问题
I have a huge json file in the XCOM which later I do not need once the dag execution is finished, but I still see the Xcom Object in the UI with all the data, Is there any way to delete the XCOM programmatically once the DAG run is finished.
Thank you
回答1:
You have to add a task depends on you metadatadb (sqllite, PostgreSql, MySql..) that delete XCOM once the DAG run is finished.
delete_xcom_task = PostgresOperator(
task_id='delete-xcom-task',
postgres_conn_id='airflow_db',
sql="delete from xcom where dag_id=dag.dag_id and
task_id='your_task_id' and execution_date={{ ds }}",
dag=dag)
You can verify your query before you run the dag.

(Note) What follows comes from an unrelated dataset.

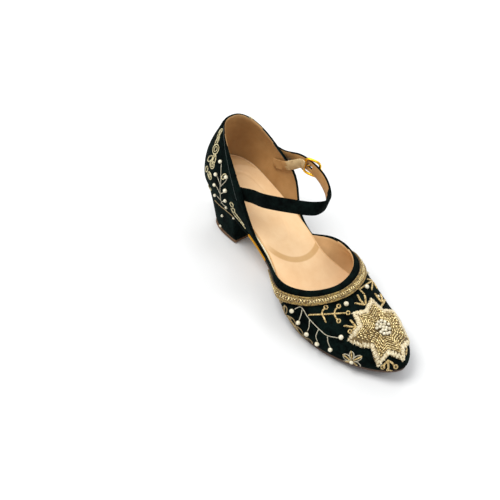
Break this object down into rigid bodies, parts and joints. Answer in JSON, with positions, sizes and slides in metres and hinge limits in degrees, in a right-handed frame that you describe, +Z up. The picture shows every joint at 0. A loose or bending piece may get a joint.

Data Profiling -> Ad Hoc Query -> airflow_db -> query -> Run!
回答2:
Below is the code that worked for me,this will delete xcom of all tasks in DAG(Add task_id to SQL if xcom of only specific task needs to be deleted):
As dag_id is dynamic and dates should follow respective syntax of SQL.
from airflow.operators.postgres_operator import PostgresOperator
delete_xcom_task_inst = PostgresOperator(task_id='delete_xcom',
postgres_conn_id='your_conn_id',
sql="delete from xcom where dag_id= '"+dag.dag_id+"' and date(execution_date)=date('{{ ds }}')"
)
回答3:
You can perform the cleanup programmatically through sqlalchemy so your solution won't break if the database structure changes:
from airflow.utils.db import provide_session
from airflow.models import XCom
@provide_session
def cleanup_xcom(session=None):
session.query(XCom).filter(XCom.dag_id == "your dag id").delete()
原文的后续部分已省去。